● **TASK**
Present the following entries again, word for word and in full.

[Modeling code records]
★ ★ ★ ★ ★

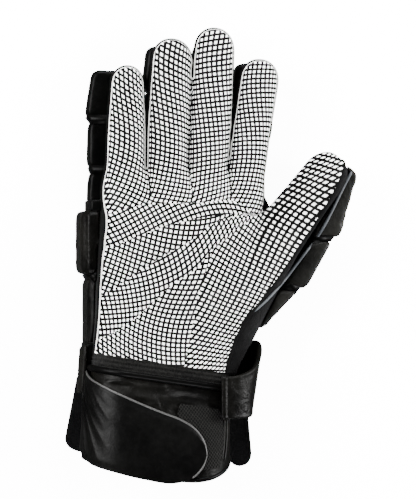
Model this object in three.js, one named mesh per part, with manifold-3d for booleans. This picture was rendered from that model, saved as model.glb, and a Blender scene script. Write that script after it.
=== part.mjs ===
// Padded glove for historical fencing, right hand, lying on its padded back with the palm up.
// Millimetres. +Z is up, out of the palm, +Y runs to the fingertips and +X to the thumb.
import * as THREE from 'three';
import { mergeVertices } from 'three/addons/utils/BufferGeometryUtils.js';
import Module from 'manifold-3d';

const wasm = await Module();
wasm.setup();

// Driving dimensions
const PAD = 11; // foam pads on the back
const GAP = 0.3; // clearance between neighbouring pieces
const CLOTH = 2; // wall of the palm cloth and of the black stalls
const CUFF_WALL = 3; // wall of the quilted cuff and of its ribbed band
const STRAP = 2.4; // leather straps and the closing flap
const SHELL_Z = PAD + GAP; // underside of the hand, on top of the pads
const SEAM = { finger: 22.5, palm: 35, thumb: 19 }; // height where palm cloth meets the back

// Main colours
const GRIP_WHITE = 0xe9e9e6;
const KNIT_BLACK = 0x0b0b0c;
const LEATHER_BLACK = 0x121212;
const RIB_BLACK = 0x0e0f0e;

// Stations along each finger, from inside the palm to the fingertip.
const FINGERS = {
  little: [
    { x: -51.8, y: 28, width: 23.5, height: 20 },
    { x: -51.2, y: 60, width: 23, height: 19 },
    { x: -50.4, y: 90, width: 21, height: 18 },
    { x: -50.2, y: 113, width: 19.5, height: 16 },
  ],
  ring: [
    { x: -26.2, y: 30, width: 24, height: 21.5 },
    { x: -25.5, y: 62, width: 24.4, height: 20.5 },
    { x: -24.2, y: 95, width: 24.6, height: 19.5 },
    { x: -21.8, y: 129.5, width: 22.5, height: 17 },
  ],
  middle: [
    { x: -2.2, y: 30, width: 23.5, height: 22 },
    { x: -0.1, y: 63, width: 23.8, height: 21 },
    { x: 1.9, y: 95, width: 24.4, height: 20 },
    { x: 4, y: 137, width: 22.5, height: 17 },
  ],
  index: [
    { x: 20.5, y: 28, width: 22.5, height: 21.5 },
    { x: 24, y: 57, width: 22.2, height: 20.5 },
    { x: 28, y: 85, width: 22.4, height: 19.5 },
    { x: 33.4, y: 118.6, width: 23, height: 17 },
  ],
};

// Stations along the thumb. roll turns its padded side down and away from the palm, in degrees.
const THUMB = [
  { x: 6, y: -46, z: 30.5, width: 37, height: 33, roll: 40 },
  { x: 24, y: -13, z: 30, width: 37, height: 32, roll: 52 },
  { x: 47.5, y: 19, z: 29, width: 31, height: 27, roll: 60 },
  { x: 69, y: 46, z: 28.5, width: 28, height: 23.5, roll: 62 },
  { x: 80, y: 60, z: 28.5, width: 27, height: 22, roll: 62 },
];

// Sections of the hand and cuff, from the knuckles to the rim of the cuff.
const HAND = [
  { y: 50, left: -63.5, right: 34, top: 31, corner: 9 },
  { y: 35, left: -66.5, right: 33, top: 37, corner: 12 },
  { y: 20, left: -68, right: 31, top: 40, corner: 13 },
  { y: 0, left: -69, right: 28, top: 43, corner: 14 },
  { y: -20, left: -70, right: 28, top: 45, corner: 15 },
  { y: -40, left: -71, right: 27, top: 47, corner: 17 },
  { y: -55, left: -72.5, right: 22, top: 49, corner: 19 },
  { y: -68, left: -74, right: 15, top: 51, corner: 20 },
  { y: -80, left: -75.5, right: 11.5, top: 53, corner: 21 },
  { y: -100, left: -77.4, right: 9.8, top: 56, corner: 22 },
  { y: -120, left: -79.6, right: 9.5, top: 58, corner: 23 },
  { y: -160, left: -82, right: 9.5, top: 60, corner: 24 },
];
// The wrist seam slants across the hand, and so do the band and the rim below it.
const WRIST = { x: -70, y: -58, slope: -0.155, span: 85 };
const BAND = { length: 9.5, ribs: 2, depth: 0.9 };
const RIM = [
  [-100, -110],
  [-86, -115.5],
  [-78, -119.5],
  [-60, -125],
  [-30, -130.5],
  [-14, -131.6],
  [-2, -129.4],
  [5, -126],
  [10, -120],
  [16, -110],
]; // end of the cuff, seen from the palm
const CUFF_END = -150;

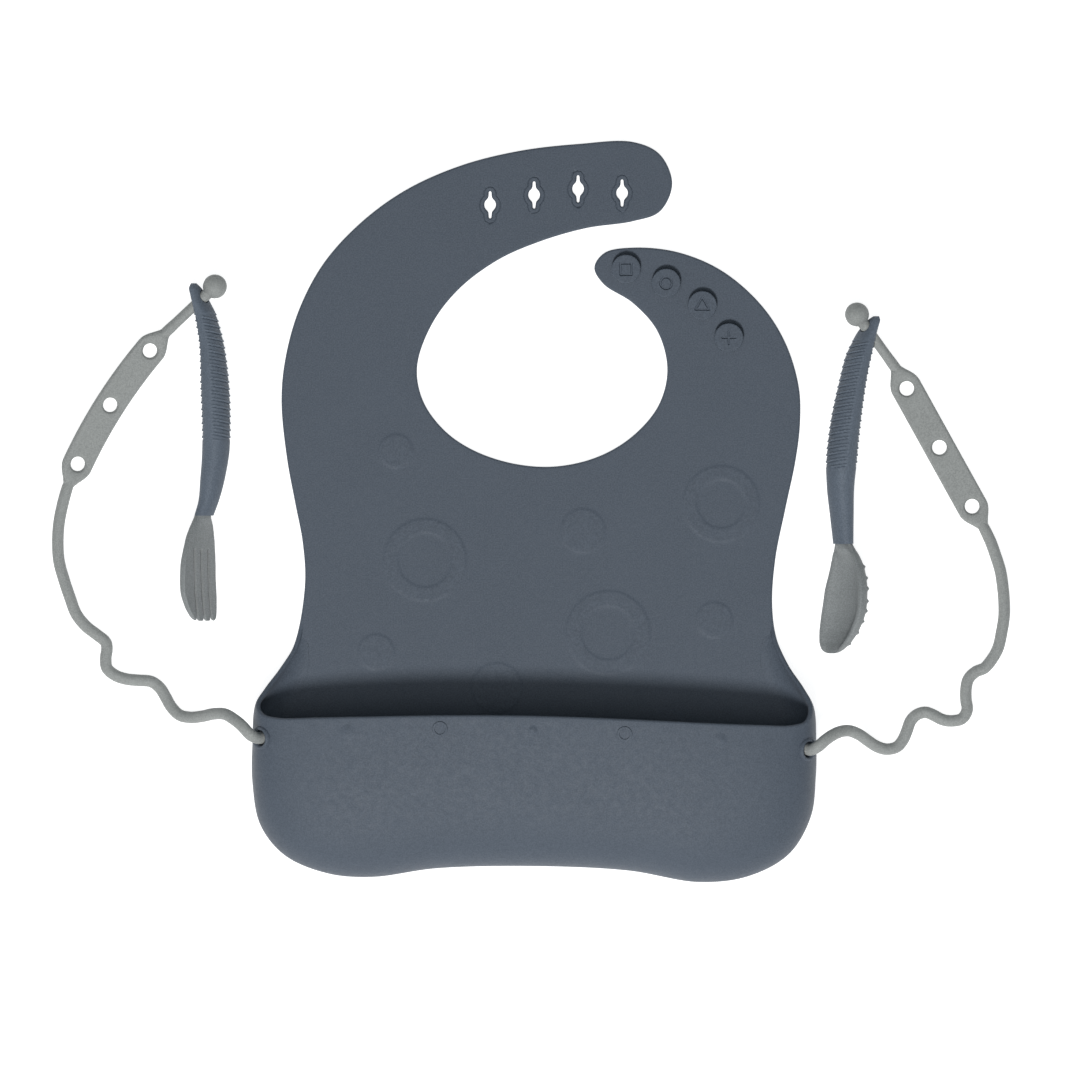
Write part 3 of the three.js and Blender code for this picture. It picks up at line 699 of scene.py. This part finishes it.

★ ★ ★ ★ ★

● **THE OUTPUT**
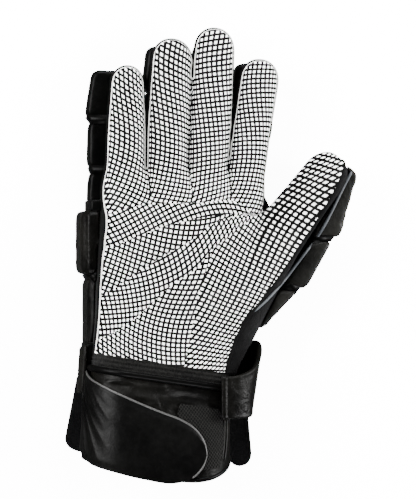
Model this object in three.js, one named mesh per part, with manifold-3d for booleans. This picture was rendered from that model, saved as model.glb, and a Blender scene script. Write that script after it.
=== part.mjs ===
// Padded glove for historical fencing, right hand, lying on its padded back with the palm up.
// Millimetres. +Z is up, out of the palm, +Y runs to the fingertips and +X to the thumb.
import * as THREE from 'three';
import { mergeVertices } from 'three/addons/utils/BufferGeometryUtils.js';
import Module from 'manifold-3d';

const wasm = await Module();
wasm.setup();

// Driving dimensions
const PAD = 11; // foam pads on the back
const GAP = 0.3; // clearance between neighbouring pieces
const CLOTH = 2; // wall of the palm cloth and of the black stalls
const CUFF_WALL = 3; // wall of the quilted cuff and of its ribbed band
const STRAP = 2.4; // leather straps and the closing flap
const SHELL_Z = PAD + GAP; // underside of the hand, on top of the pads
const SEAM = { finger: 22.5, palm: 35, thumb: 19 }; // height where palm cloth meets the back

// Main colours
const GRIP_WHITE = 0xe9e9e6;
const KNIT_BLACK = 0x0b0b0c;
const LEATHER_BLACK = 0x121212;
const RIB_BLACK = 0x0e0f0e;

// Stations along each finger, from inside the palm to the fingertip.
const FINGERS = {
  little: [
    { x: -51.8, y: 28, width: 23.5, height: 20 },
    { x: -51.2, y: 60, width: 23, height: 19 },
    { x: -50.4, y: 90, width: 21, height: 18 },
    { x: -50.2, y: 113, width: 19.5, height: 16 },
  ],
  ring: [
    { x: -26.2, y: 30, width: 24, height: 21.5 },
    { x: -25.5, y: 62, width: 24.4, height: 20.5 },
    { x: -24.2, y: 95, width: 24.6, height: 19.5 },
    { x: -21.8, y: 129.5, width: 22.5, height: 17 },
  ],
  middle: [
    { x: -2.2, y: 30, width: 23.5, height: 22 },
    { x: -0.1, y: 63, width: 23.8, height: 21 },
    { x: 1.9, y: 95, width: 24.4, height: 20 },
    { x: 4, y: 137, width: 22.5, height: 17 },
  ],
  index: [
    { x: 20.5, y: 28, width: 22.5, height: 21.5 },
    { x: 24, y: 57, width: 22.2, height: 20.5 },
    { x: 28, y: 85, width: 22.4, height: 19.5 },
    { x: 33.4, y: 118.6, width: 23, height: 17 },
  ],
};

// Stations along the thumb. roll turns its padded side down and away from the palm, in degrees.
const THUMB = [
  { x: 6, y: -46, z: 30.5, width: 37, height: 33, roll: 40 },
  { x: 24, y: -13, z: 30, width: 37, height: 32, roll: 52 },
  { x: 47.5, y: 19, z: 29, width: 31, height: 27, roll: 60 },
  { x: 69, y: 46, z: 28.5, width: 28, height: 23.5, roll: 62 },
  { x: 80, y: 60, z: 28.5, width: 27, height: 22, roll: 62 },
];

// Sections of the hand and cuff, from the knuckles to the rim of the cuff.
const HAND = [
  { y: 50, left: -63.5, right: 34, top: 31, corner: 9 },
  { y: 35, left: -66.5, right: 33, top: 37, corner: 12 },
  { y: 20, left: -68, right: 31, top: 40, corner: 13 },
  { y: 0, left: -69, right: 28, top: 43, corner: 14 },
  { y: -20, left: -70, right: 28, top: 45, corner: 15 },
  { y: -40, left: -71, right: 27, top: 47, corner: 17 },
  { y: -55, left: -72.5, right: 22, top: 49, corner: 19 },
  { y: -68, left: -74, right: 15, top: 51, corner: 20 },
  { y: -80, left: -75.5, right: 11.5, top: 53, corner: 21 },
  { y: -100, left: -77.4, right: 9.8, top: 56, corner: 22 },
  { y: -120, left: -79.6, right: 9.5, top: 58, corner: 23 },
  { y: -160, left: -82, right: 9.5, top: 60, corner: 24 },
];
// The wrist seam slants across the hand, and so do the band and the rim below it.
const WRIST = { x: -70, y: -58, slope: -0.155, span: 85 };
const BAND = { length: 9.5, ribs: 2, depth: 0.9 };
const RIM = [
  [-100, -110],
  [-86, -115.5],
  [-78, -119.5],
  [-60, -125],
  [-30, -130.5],
  [-14, -131.6],
  [-2, -129.4],
  [5, -126],
  [10, -120],
  [16, -110],
]; // end of the cuff, seen from the palm
const CUFF_END = -150;

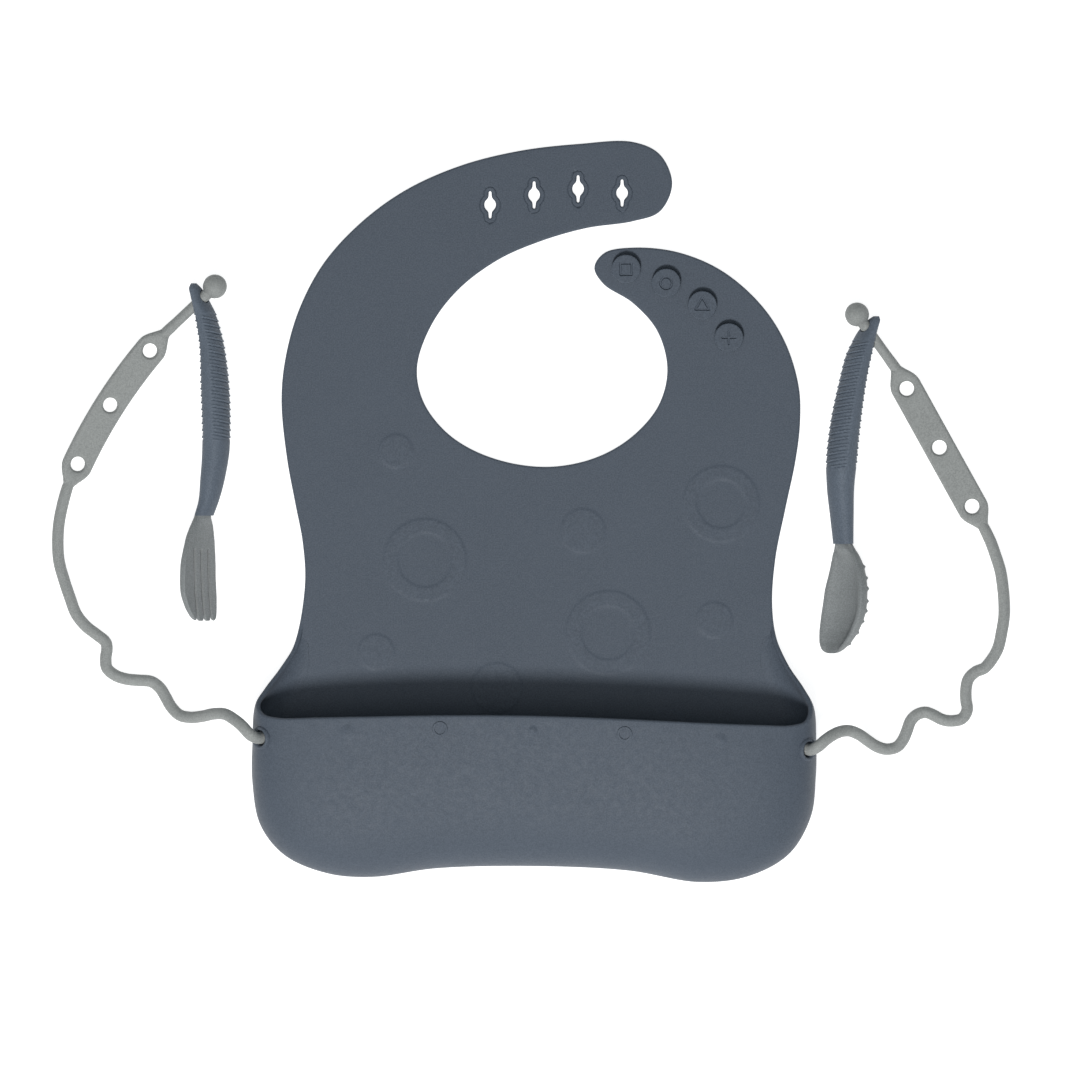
Write part 3 of the three.js and Blender code for this picture. It picks up at line 699 of scene.py. This part finishes it.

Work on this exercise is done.